# Keeping grub bodies in place on a jig



## c. j. stone (Sep 24, 2006)

Put the body on the hook and slide it up over the collar with the jagged piece near the end. Pull it back to expose the collar and put a drop of super glue around the collar. Pull the grub back over the collar snug to the head. Let dry thoroughly and ready to use. The gills/craps won't pull the body back around the hook as easily which affects hook setting.


----------



## 9Left (Jun 23, 2012)

thanks for the tip


----------



## Northern1 (May 9, 2012)

That sounds very similar to how the Big Joshy swimbaits stay on their jigs as well. Great way to do it. One thing to add, though. Don't get the superglue on the grubs. It messes up the action of the tails, and it will also lead to cracking if you get too much on there. Good pointer cj


----------



## c. j. stone (Sep 24, 2006)

I've been getting a lot of nice gills this spring on tiny white twister tails while crappie fishing.
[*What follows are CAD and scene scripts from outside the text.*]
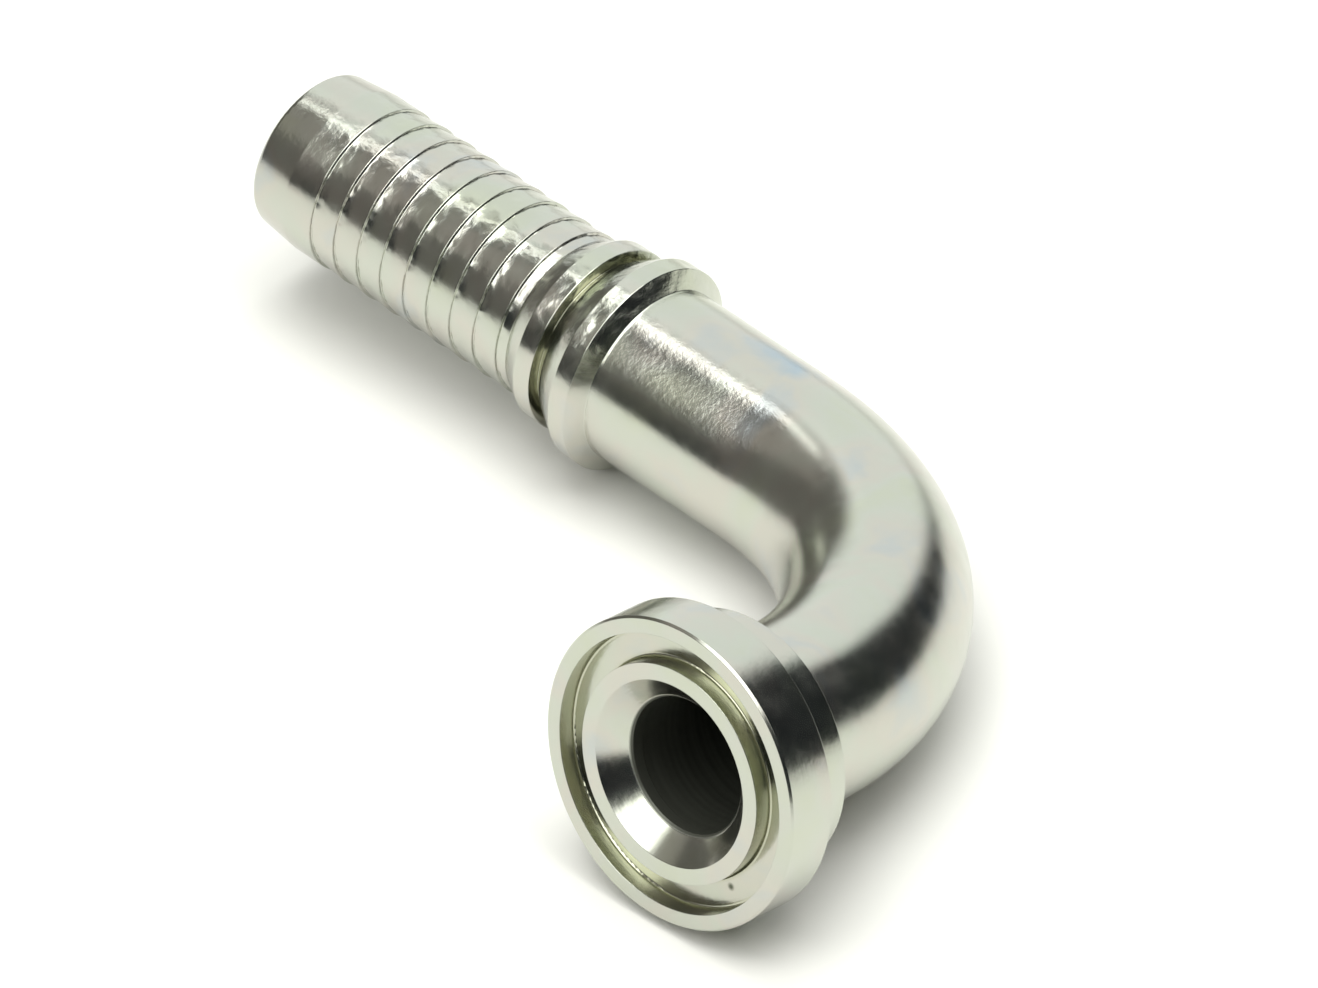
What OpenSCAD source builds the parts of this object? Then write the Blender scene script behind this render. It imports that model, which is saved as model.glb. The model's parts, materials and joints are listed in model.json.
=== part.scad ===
/*
Crimp hose fitting: a barbed hose tail, a tube bent through a right angle and a round flange head.
Before it is laid down, the tail runs along +X and the flange head faces +Y. The two centre lines
cross at the corner, in the plane of the bend. The finished part lies as it comes to rest on a flat
floor, on its rim, its collar and the outside of its bend. Its origin is the centre of the sealing face.
*/

/* [Flange head] */
// Diameter of the rim
rim_d = 44.45; // [42:0.05:50]
// Thickness of the rim that the clamp halves grip
rim_t = 8; // [6:0.1:10]
// Length of the hub behind the rim
hub_len = 6.8; // [4:0.1:10]
// Diameter of the hub
hub_d = 37; // [33:0.1:40]
// Break on the outer edges of the rim and the hub
edge_break = 0.3; // [0.1:0.05:0.6]
// Distance from the corner to the sealing face
face_reach = 67.4; // [64:0.1:90]

/* [Seal groove] */
// Outer diameter of the seal groove
groove_outer_d = 39.7; // [38:0.05:41]
// Inner diameter of the seal groove
groove_inner_d = 31.4; // [30:0.05:33]
// Depth of the seal groove
groove_depth = 2.8; // [1.5:0.05:3.4]
// Radius in the corners of the groove floor
groove_root = 0.4; // [0.2:0.05:0.8]

/* [Mouth] */
// Diameter of the countersink at the sealing face
mouth_d = 26.7; // [24:0.1:29]
// Depth of the countersink
mouth_depth = 3.6; // [2:0.1:5]
// Bore of the lip at the bottom of the countersink
lip_bore_d = 19.5; // [16:0.1:21]
// Length of the lip, which stops the end of the tube
lip_len = 1.8; // [1:0.1:3]
// Radial gap between the tube and its socket, which the braze fills
braze_gap = 0.05; // [0.02:0.01:0.15]

/* [Tube] */
// Outer diameter of the tube
tube_d = 26.5; // [24.5:0.1:28]
// Bore from the nose to the flange head
bore_d = 20; // [15:0.1:21]
// Radius of the bend at the centre of the tube
bend_r = 43.3; // [34:0.1:46]

/* [Collar] */
// Diameter of the collar
collar_d = 31.5; // [30:0.1:36]
// Distance from the corner to the front edge of the collar
collar_reach = 68.5; // [64:0.1:90]
// Length of the cone from the tube up to the collar
collar_rise = 1.6; // [0.8:0.1:4]
// Length of the straight land of the collar
collar_land = 2.9; // [1:0.1:6]
// Length of the taper behind the land
collar_fall = 4.2; // [2:0.1:6]
// Diameter at the back edge of the collar
collar_back_d = 26.4; // [25.4:0.1:28]

/* [Lock groove] */
// Width of the groove that the ferrule is crimped into
lock_w = 1.2; // [0.8:0.1:4]
// Diameter at the floor of the lock groove
lock_d = 24.4; // [23:0.1:25]

/* [Ring] */
// Diameter of the ring behind the lock groove
ring_d = 28.2; // [27:0.1:30]
// Length of the straight land of the ring
ring_land = 2.9; // [1:0.1:5]
// Length of the taper from the ring down to the neck
ring_fall = 3.2; // [2:0.1:5]
// Length of the neck between the ring and the first barb
neck_len = 1.7; // [0.5:0.1:4]

/* [Barbs] */
// Number of barbs
barb_count = 9; // [5:1:12]
// Distance from one barb to the next
barb_pitch = 4.49; // [3.5:0.01:6]
// Diameter at the crest of a barb
barb_d = 25.4; // [25:0.1:27]
// Height of the step behind each crest
barb_h = 0.35; // [0.2:0.05:0.6]
// Length of the steep face of a barb
barb_face = 0.12; // [0.05:0.01:0.3]

/* [Nose] */
// Length of the smooth nose beyond the last crest
nose_len = 12.1; // [8:0.1:20]
// Length of the nose that keeps the diameter of the last crest
nose_land = 5.2; // [0:0.1:7]
// Diameter to which the rest of the nose tapers
nose_d = 24.1; // [23:0.1:25]
// Radius on the end of the nose
nose_round = 1; // [0.4:0.1:1.4]
// Chamfer at the mouth of the bore in the nose
nose_chamfer = 0.5; // [0.2:0.1:1]

/* [Hidden] */
$fn = 64;
small_round_fn = 24;

rim_r = rim_d / 2;
hub_r = hub_d / 2;
tube_r = tube_d / 2;
bore_r = bore_d / 2;
collar_r = collar_d / 2;
barb_r = barb_d / 2;
root_r = barb_r - barb_h;
nose_r = nose_d / 2;

// Stations along the tail, measured from the corner
collar_back = collar_reach + collar_land + collar_fall;
ring_front = collar_back + lock_w;
ring_back = ring_front + ring_land;
first_barb = ring_back + ring_fall + neck_len;
last_barb = first_barb + (barb_count - 1) * barb_pitch;
tail_end = last_barb + nose_len;

// The end of the tube is seated on the lip
seat_reach = face_reach - mouth_depth - lip_len;
head_len = rim_t + hub_len;
slack = 1;

/*
The unit normal of the floor, seen from the part. Its first two terms are found by repeating one step:
the height of the bend's lowest point sets the lean that brings the rim and the collar down to it.
*/
function bend_drop(n) = tube_r - bend_r * (n.x + n.y - norm(n));
function lean_step(n) = [
    (collar_r * sqrt(1 - n.x ^ 2) - bend_drop(n)) / collar_reach,
    (rim_r * sqrt(1 - n.y ^ 2) - bend_drop(n)) / (face_reach - rim_t + edge_break)
];
function lean(n, steps) = steps == 0 ? n : lean(lean_step(n), steps - 1);
first_lean = [0.1, 0.2];
lean_steps = 40;
floor_n = lean(first_lean, lean_steps);
floor_z = sqrt(1 - floor_n.x ^ 2 - floor_n.y ^ 2);
roll = atan2(floor_n.y, floor_z);
pitch = -atan2(floor_n.x, norm([floor_n.y, floor_z]));

// The cone of the collar starts under the surface of the tube, so that the two cross cleanly
cone_bite = 1;
cone_foot_r = tube_r - cone_bite;
cone_foot = collar_reach - collar_rise - cone_bite * collar_rise / (collar_r - tube_r);

function barb_points(x) = [[root_r, x - barb_face], [barb_r, x]];

// Outline of the turned tail as radius and station, from the foot of the collar to the rounded end
tail_outline = concat(
    [
        [0, cone_foot],
        [cone_foot_r, cone_foot],
        [collar_r, collar_reach],
        [collar_r, collar_reach + collar_land],
        [collar_back_d / 2, collar_back],
        [lock_d / 2, collar_back],
        [lock_d / 2, ring_front],
        [ring_d / 2, ring_front],
        [ring_d / 2, ring_back],
        [root_r, ring_back + ring_fall]
    ],
    [for (i = [0 : barb_count - 1]) each barb_points(first_barb + i * barb_pitch)],
    [
        [barb_r, last_barb + nose_land],
        [nose_r, tail_end - nose_round],
        [nose_r - nose_round, tail_end],
        [bore_r + nose_chamfer, tail_end],
        [0, tail_end - nose_chamfer - bore_r]
    ]
);

module turned_tail() {
    rotate([0, 90, 0])
        rotate_extrude() {
            polygon(tail_outline);
            translate([nose_r - nose_round, tail_end - nose_round]) circle(r = nose_round, $fn = small_round_fn);
        }
}

// A round bar along the centre line: a straight leg, the bend and a straight run of the tail.
// All three are swept from one circle, so their end faces match.
module bar(r, leg_end, run_end) {
    translate([bend_r, bend_r, 0])
        rotate([0, 0, 180]) {
            rotate([90, 0, 0]) linear_extrude(leg_end - bend_r) bar_section(r);
            rotate_extrude(angle = 90) bar_section(r);
            translate([bend_r - run_end, 0, 0])
                rotate([90, 0, 90])
                    linear_extrude(run_end - bend_r)
                        bar_section(r);
        }
}

module bar_section(r) {
    translate([bend_r, 0]) circle(r = r);
}

module laid_down() {
    rotate([roll, pitch, 0])
        translate([0, -face_reach, 0])
            children();
}

module hose_stem() {
    color([0.76, 0.77, 0.75])
        laid_down()
            difference() {
                union() {
                    turned_tail();
                    bar(tube_r, seat_reach, collar_reach);
                }
                bar(bore_r, seat_reach + slack, tail_end + slack);
            }
}

module groove_section() {
    width = (groove_outer_d - groove_inner_d) / 2;
    translate([groove_inner_d / 2, -groove_depth]) {
        translate([0, groove_root]) square([width, groove_depth + slack]);
        translate([groove_root, 0]) square([width - 2 * groove_root, groove_root + slack]);
        translate([groove_root, groove_root]) circle(r = groove_root, $fn = small_round_fn);
        translate([width - groove_root, groove_root]) circle(r = groove_root, $fn = small_round_fn);
    }
}

// Half section of the flange head, with the sealing face on the X axis and its back below
module head_section() {
    difference() {
        polygon([
            [mouth_d / 2, 0],
            [rim_r - edge_break, 0],
            [rim_r, -edge_break],
            [rim_r, -rim_t + edge_break],
            [rim_r - edge_break, -rim_t],
            [hub_r, -rim_t],
            [hub_r, -head_len + edge_break],
            [hub_r - edge_break, -head_len],
            [tube_r + braze_gap, -head_len],
            [tube_r + braze_gap, -mouth_depth - lip_len],
            [lip_bore_d / 2, -mouth_depth - lip_len],
            [lip_bore_d / 2, -mouth_depth]
        ]);
        groove_section();
    }
}

module flange_head() {
    color([0.80, 0.80, 0.76])
        laid_down()
            translate([0, face_reach, 0])
                rotate([-90, 0, 0])
                    rotate_extrude()
                        head_section();
}

hose_stem();
flange_head();
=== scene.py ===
"""Looks of the crimp hose fitting: zinc-plated steel, a pale floor, studio light and the camera.

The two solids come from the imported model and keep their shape. Places are in metres, in their frame,
and the patterns of the finish are in millimetres, along the part's own axes.
"""

import json
import math

import bpy
import numpy as np
from bpy.props import FloatProperty, FloatVectorProperty, PointerProperty
from bpy.types import Operator, Panel, PropertyGroup
from mathutils import Matrix, Vector


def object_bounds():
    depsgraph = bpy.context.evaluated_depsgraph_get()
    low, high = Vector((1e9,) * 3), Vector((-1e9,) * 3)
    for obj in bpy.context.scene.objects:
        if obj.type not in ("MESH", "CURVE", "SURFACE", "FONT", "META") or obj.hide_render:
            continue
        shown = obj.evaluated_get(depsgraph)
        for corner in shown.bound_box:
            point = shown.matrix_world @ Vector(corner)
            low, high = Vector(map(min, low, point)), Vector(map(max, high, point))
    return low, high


bl_info = {
    "name": "Crimp Hose Fitting",
    "version": (1, 0, 0),
    "blender": (4, 5, 0),
    "location": "View3D > Sidebar > Hose Fitting",
    "description": "Gives the fitting its zinc-plated finish and sets up its floor, light and camera",
    "category": "Object",
}

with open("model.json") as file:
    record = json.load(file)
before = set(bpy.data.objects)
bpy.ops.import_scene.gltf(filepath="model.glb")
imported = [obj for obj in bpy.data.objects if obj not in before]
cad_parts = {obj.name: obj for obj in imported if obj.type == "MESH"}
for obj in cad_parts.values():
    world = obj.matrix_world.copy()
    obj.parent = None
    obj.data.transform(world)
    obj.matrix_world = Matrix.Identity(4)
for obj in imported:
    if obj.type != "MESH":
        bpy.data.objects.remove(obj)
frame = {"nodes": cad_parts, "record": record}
CAD_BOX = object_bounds()

MM = 0.001

# How the part lies: its tail and its leg point along these two axes, and its corner, where the two
# centre lines cross, is behind the sealing face, which is at the origin.
MOUNTS = {mount["name"]: mount for mount in frame["record"]["mounts"]}
TAIL = Vector(MOUNTS["hose_tail"]["axis"]).normalized()
LEG = Vector(MOUNTS["head_rim"]["axis"]).normalized()
LAY = Matrix((TAIL, LEG, TAIL.cross(LEG))).transposed()
CORNER = LEG * LEG.dot(Vector(MOUNTS["hose_tail"]["pos_m"]))

# Sizes of the part in millimetres that its patterns follow, with stations measured from the corner
BEND_R = 43.3
BORE_R = 10.0
RUN_START = 37.0
COLLAR_FRONT = 67.0
LOCK_MIDDLE, LOCK_HALF, LOCK_R = 76.2, 0.8, 12.2
FIRST_BARB, LAST_BARB, BARB_PITCH = 84.6, 120.5, 4.49
FOOT_WIDTH = 2.1
# The top of the tube and the tail begins between these heights above the plane of the bend
TOP_LOW, TOP_HIGH = 5.0, 8.5
FACE_Y = 67.4
LIP_R = 9.75
SEAL_MIDDLE, SEAL_HALF, SEAL_DEPTH = 17.8, 2.15, 2.8
NICK, NICK_R = (-11.7, 64.6, -12.5), 0.7
BLUE_PATCH, BLUE_PATCH_R = (47.5, -3.2, 12.8), 4.5

# Scales of the patterns, in cells to a millimetre
FILM_SCALE = 0.08
GLOSS_SCALE = 0.3
WAVE_SCALE = 0.1
PEEL_SCALE = 0.48
FOOT_SCALE = 0.5
GRAIN_SCALE = 1.1
STEM_FEED_SCALE = 2.5
HEAD_FEED_SCALE = 2.2
HEAD_PEEL_SCALE = 0.5
RING_SCALE = 0.5

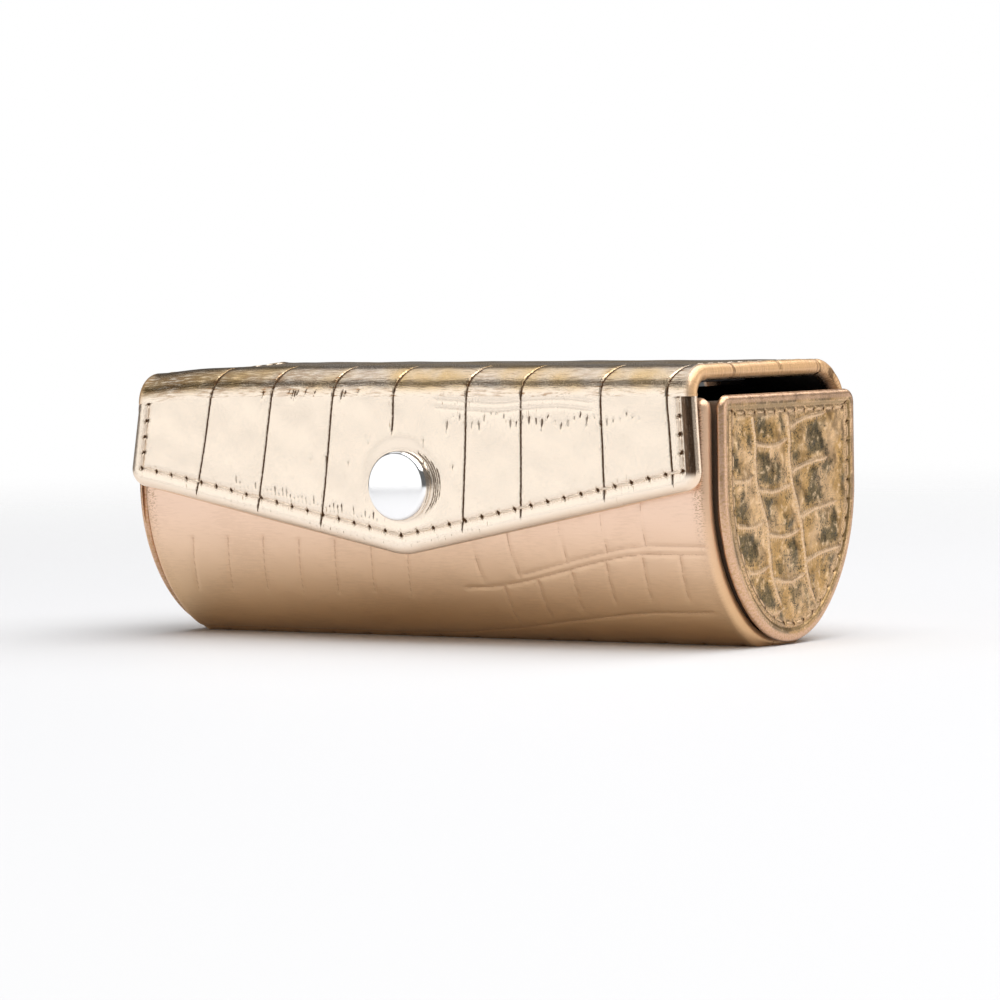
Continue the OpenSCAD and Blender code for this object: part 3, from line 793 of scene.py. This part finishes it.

The crappie suck in the whole jig for good hookups, the gills seem to hit the tail a lot pulling the body off the jig and blocking the hook causing a lot of misses. I tried this and they stay up near the head a lot better. Good fishing to all!


----------



## Daveo76 (Apr 14, 2004)

Hardest part is letting the glue dry long enough, so be patient


----------



## benelli1321 (Jun 15, 2013)

Sweet trick


----------